L'en venoit lors tâter le ventre
Pour voir s'on étoit Armignac :
Et s'on rougissoit, tantôt fendre
Illec la te ou l'estomac.
Si en eut que morts tuez,
Officiers et gens de ville,
Marchands, bourgeois, que de nayéz
Environ trois ou quatre mille.
Jà Dieu ne plaise, droit ou tort,
Son peuple ainsi souffrir pugnir,
Car il vaudroit mieux être mort
Que de veoir tel tems revenir.

Vrai fut que cette truandaille
Maintes gens, brigans de villaige,
Coquins et grant tas de herpaille
Qui firent le meurtre et oultraige.
Après leur accomplissement
De la mauldite occision,
Moururent trestous meschamment
En leur damp et et confusion.
Entre eulx mêmes se divisèrent
Pour le butin et la finance;

Et puis après s'entretuèrent :

Meurtre requiert toujours vengeance.

(MARTIAL D'AUVERGNE, Vigiles de Charles VII.)

Ne retrouve-t-on pas là, mot pour mot, tout ce qui s'est pratiqué quatre siècles plus tard?
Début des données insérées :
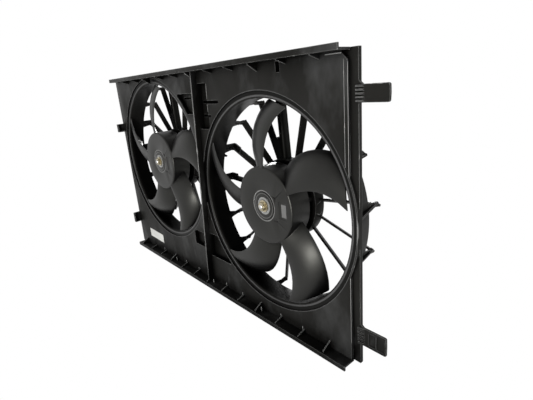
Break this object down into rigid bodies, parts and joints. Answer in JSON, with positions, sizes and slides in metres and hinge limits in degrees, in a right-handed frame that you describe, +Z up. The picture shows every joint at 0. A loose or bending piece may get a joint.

Ce tas de bourreaux qui tuaient gens sur carreaux, ne sont-ce pas nos égorgeurs des prisons? Ces assommeurs de pourceaulx esluz capitaines, n'est-ce pas l'ivrogne Henriot? Ceux qu'on faisait tous morts décapiter, n'est-ce pas Valazé et Bonbon dont on envoya les cadavres à l'échafaud? (Voyez le numéro du 12 vendémiaire an v, du journal des Hommes libres.) Il ne fallait que dire un mot : n'est-ce pas le régime de la loi des suspects? Et n'y a-t-il pas une identité parfaite entre la fin misérable de cette truandaille, et celle de nos plus forcenés anarchistes?